DATA FOR THE TASK -
— Start —

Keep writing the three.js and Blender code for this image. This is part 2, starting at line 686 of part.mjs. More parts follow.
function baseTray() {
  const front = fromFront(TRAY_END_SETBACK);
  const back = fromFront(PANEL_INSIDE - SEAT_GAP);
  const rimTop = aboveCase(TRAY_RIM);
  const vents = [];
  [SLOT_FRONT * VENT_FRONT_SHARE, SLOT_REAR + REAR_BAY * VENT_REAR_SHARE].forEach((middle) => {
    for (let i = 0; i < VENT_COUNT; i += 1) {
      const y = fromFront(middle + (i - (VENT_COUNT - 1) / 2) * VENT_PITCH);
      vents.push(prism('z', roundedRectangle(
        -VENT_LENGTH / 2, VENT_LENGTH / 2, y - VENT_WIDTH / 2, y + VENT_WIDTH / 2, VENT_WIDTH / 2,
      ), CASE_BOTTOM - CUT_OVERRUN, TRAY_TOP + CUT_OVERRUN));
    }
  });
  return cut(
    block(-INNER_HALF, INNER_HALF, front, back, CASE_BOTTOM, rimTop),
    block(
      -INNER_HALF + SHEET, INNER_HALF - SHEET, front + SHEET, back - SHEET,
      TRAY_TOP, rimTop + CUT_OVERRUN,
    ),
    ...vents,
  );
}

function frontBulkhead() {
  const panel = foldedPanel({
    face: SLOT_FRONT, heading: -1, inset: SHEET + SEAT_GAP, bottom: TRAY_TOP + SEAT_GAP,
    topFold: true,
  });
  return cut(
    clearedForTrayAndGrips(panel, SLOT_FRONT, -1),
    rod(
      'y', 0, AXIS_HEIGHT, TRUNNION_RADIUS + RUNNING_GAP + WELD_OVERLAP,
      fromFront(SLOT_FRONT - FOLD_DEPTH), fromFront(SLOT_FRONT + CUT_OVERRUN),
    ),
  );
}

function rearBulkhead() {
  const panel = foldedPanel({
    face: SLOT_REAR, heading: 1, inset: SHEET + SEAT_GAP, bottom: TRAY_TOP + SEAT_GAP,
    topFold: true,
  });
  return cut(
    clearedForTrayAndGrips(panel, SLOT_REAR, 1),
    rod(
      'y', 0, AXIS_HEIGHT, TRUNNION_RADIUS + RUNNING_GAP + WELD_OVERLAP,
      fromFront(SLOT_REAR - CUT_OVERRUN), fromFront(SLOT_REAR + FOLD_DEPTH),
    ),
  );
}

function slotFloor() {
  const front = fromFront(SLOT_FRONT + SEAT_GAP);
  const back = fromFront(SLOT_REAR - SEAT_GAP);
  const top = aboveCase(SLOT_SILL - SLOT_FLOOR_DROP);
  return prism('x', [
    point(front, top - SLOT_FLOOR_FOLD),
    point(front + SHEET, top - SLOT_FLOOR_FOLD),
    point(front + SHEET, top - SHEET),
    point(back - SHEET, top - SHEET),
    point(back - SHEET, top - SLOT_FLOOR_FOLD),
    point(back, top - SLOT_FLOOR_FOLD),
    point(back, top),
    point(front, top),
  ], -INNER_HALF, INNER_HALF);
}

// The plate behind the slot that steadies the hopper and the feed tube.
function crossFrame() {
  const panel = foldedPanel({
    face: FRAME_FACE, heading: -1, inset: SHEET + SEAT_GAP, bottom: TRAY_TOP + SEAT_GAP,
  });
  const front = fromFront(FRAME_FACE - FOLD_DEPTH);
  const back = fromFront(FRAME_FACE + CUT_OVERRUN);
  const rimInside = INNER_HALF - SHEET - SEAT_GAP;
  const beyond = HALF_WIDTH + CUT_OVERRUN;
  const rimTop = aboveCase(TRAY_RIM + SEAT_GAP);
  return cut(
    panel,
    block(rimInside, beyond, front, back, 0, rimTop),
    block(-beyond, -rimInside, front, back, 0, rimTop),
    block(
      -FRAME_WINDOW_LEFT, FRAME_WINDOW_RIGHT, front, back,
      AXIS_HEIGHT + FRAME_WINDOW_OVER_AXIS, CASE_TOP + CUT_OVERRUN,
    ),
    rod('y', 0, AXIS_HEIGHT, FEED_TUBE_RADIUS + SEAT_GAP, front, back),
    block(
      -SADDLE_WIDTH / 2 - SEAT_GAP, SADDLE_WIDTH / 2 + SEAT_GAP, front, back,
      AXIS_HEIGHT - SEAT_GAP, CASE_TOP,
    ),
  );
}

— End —
— Start —

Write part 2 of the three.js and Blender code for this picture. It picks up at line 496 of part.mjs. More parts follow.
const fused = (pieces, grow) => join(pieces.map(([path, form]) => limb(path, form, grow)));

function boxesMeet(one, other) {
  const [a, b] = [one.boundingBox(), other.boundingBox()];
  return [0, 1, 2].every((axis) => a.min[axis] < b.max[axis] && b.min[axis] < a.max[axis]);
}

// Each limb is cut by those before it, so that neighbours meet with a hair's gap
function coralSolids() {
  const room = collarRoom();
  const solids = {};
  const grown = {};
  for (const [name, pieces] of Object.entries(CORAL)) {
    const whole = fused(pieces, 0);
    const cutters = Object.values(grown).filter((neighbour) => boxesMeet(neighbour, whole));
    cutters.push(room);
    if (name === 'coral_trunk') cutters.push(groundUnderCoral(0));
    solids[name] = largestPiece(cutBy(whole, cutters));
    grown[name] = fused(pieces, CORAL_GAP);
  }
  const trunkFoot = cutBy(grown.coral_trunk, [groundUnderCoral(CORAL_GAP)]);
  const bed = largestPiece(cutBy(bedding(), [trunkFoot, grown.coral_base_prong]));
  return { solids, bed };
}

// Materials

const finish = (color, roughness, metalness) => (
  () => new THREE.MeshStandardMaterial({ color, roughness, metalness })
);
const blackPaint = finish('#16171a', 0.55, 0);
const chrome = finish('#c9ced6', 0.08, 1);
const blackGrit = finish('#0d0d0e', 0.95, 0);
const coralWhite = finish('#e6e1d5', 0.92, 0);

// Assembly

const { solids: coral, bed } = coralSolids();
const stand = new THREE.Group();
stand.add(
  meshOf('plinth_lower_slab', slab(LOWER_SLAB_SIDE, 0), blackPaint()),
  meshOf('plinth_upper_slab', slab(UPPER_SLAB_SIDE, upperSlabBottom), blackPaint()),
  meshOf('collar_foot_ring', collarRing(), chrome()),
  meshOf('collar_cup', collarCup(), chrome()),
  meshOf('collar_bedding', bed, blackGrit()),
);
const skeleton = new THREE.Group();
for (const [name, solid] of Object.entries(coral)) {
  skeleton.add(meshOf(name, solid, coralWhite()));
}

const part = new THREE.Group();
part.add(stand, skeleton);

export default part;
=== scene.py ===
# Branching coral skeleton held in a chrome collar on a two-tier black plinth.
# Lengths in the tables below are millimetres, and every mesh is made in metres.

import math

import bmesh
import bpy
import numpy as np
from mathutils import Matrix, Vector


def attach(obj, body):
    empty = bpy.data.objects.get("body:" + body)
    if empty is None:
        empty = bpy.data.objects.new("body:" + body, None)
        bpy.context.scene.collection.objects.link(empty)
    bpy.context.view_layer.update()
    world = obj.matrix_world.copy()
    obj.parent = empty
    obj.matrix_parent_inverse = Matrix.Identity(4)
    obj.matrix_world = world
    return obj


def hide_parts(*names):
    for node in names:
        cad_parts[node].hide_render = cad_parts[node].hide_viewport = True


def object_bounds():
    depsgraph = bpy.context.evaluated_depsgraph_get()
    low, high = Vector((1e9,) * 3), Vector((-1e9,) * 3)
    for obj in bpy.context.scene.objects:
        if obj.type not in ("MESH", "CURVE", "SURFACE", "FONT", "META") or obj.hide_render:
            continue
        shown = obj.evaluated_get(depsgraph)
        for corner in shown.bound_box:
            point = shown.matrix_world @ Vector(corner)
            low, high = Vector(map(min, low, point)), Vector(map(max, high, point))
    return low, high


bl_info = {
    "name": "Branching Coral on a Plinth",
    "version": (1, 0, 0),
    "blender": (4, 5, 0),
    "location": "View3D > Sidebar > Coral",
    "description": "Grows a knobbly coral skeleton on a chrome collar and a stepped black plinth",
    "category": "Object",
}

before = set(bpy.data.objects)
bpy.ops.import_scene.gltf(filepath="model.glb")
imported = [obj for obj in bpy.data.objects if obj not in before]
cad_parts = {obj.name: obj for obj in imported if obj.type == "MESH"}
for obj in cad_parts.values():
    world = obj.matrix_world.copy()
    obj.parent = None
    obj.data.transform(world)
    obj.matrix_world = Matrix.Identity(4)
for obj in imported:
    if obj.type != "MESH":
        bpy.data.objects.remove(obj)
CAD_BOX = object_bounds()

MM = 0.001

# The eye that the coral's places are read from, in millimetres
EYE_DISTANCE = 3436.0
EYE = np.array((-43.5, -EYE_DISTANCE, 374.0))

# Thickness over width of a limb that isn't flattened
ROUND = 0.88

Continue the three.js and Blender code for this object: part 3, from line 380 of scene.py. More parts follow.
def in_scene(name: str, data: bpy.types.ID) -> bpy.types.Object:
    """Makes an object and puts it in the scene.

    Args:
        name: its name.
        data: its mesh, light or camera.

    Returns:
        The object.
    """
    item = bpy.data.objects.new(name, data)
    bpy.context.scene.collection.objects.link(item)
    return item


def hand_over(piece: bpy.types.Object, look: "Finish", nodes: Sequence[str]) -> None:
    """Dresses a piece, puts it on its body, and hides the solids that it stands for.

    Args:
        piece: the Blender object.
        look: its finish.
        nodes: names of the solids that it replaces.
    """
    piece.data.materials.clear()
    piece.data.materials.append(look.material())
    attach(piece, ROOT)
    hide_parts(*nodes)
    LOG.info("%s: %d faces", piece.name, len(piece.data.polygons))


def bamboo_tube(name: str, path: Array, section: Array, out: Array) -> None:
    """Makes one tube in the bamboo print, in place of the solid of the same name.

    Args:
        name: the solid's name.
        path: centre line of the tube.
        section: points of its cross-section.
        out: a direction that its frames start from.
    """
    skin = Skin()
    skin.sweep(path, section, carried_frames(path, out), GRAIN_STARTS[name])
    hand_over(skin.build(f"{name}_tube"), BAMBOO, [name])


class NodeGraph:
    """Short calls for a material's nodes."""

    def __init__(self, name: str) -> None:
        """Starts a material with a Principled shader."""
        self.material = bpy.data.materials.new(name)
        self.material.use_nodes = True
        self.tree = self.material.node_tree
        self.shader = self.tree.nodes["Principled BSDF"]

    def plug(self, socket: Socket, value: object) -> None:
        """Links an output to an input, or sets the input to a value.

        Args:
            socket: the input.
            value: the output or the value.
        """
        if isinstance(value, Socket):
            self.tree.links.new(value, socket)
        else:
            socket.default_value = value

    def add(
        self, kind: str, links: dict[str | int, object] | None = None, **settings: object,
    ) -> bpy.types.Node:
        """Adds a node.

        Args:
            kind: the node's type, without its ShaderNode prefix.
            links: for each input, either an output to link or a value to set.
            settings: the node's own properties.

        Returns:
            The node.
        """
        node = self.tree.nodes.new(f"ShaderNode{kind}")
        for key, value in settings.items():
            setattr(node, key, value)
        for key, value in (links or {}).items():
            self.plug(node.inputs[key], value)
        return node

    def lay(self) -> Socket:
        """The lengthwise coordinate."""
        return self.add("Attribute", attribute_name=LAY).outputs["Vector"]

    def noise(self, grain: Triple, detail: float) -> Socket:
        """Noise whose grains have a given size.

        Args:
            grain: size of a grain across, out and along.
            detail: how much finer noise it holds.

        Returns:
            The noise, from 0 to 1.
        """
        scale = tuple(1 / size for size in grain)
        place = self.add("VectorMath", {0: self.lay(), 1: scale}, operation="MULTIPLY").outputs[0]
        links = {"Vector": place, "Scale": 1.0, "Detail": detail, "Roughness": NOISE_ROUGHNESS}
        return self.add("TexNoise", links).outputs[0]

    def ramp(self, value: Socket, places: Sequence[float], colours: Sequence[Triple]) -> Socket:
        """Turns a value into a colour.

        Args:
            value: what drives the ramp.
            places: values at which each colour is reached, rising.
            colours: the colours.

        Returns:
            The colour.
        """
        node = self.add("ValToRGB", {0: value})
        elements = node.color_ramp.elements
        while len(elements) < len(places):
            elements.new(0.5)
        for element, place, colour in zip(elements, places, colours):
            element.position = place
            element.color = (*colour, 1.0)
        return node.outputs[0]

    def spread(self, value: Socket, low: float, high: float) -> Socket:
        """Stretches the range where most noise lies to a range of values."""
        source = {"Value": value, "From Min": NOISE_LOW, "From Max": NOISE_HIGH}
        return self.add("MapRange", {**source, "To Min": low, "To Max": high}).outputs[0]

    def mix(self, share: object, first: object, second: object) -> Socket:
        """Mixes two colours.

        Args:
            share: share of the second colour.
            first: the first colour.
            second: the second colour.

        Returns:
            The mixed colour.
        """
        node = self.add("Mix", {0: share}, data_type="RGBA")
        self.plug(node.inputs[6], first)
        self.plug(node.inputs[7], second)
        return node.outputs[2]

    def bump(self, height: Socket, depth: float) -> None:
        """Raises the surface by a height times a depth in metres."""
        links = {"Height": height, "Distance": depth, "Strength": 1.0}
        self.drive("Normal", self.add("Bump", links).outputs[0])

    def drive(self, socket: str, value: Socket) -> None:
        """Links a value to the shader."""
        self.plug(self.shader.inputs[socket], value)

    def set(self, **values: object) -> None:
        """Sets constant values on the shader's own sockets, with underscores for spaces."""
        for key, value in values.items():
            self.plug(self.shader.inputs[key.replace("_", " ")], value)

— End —
— Start —

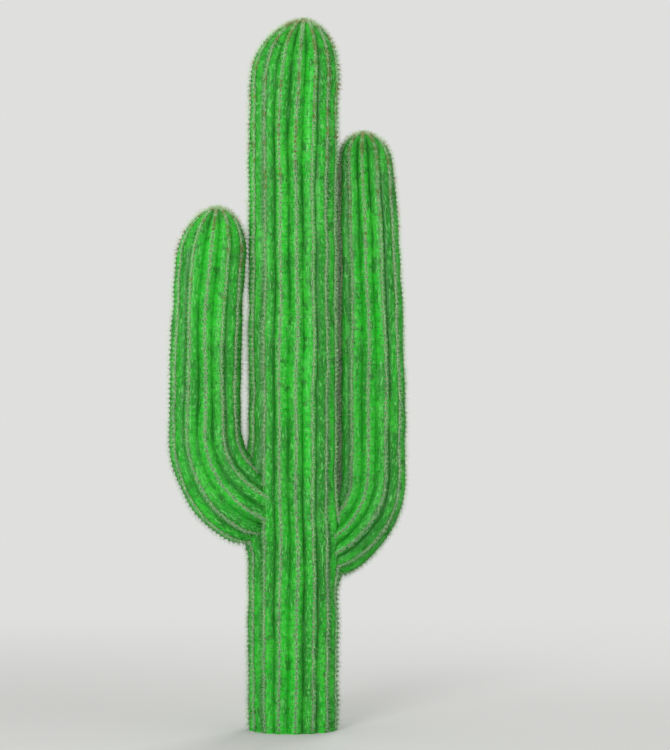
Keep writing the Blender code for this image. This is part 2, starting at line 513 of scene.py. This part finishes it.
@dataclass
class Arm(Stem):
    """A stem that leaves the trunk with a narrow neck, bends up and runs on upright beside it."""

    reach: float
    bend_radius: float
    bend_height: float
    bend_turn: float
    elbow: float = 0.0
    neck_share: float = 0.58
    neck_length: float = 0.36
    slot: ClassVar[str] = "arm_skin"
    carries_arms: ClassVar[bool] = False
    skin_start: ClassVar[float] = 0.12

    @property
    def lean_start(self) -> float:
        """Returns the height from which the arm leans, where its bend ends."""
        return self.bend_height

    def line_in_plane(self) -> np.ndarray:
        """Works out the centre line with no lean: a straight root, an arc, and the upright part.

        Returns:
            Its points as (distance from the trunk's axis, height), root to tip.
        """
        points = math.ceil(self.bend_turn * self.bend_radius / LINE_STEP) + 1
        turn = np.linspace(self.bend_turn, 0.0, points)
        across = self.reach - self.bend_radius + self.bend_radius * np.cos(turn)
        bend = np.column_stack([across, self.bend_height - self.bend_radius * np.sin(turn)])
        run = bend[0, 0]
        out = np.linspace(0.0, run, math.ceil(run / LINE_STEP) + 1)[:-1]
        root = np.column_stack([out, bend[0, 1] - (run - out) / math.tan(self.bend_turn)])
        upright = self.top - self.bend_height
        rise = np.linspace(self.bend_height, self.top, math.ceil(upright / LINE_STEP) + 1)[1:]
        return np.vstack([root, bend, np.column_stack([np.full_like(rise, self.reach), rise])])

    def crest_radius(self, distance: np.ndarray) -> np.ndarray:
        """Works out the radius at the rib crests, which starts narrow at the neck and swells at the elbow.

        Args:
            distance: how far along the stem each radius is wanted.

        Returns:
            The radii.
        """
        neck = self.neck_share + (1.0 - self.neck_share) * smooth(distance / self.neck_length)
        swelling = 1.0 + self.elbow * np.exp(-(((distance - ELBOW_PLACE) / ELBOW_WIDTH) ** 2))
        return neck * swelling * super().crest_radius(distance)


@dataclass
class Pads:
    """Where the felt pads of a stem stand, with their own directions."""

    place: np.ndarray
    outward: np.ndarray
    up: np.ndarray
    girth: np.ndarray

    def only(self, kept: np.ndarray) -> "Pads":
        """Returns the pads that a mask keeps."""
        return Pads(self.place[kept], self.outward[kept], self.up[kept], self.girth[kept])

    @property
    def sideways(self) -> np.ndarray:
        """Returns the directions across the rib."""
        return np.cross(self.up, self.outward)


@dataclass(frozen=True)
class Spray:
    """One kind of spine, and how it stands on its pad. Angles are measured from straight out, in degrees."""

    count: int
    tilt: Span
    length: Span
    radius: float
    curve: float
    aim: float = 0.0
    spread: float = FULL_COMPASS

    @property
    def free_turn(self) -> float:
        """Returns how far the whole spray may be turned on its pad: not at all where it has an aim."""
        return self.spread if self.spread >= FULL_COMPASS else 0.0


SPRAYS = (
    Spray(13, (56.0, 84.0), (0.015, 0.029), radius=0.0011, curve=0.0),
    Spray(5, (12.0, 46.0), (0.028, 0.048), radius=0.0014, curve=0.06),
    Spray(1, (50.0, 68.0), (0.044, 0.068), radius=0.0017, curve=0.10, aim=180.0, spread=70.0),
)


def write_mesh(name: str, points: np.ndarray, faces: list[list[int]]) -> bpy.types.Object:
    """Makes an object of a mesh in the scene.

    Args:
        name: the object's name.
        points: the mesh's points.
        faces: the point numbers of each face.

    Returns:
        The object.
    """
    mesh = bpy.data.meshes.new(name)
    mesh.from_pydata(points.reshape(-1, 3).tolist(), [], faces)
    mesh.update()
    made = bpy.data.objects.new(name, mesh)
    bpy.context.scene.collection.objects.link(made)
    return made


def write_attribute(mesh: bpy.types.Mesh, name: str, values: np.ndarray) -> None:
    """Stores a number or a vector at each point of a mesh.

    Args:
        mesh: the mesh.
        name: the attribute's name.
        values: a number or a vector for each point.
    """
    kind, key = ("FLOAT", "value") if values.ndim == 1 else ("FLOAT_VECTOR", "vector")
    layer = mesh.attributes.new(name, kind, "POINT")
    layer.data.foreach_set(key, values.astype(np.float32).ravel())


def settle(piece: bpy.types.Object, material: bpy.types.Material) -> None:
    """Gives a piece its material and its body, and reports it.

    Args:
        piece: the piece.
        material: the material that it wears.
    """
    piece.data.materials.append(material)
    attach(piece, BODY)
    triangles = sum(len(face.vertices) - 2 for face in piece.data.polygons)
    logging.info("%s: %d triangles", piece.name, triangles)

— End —

PROBLEM TO SOLVE - Show every line in the entries where the string "context" occurs.

THE RESULT -
        bpy.context.scene.collection.objects.link(empty)
    bpy.context.view_layer.update()
    depsgraph = bpy.context.evaluated_depsgraph_get()
    for obj in bpy.context.scene.objects:
    bpy.context.scene.collection.objects.link(item)
    bpy.context.scene.collection.objects.link(made)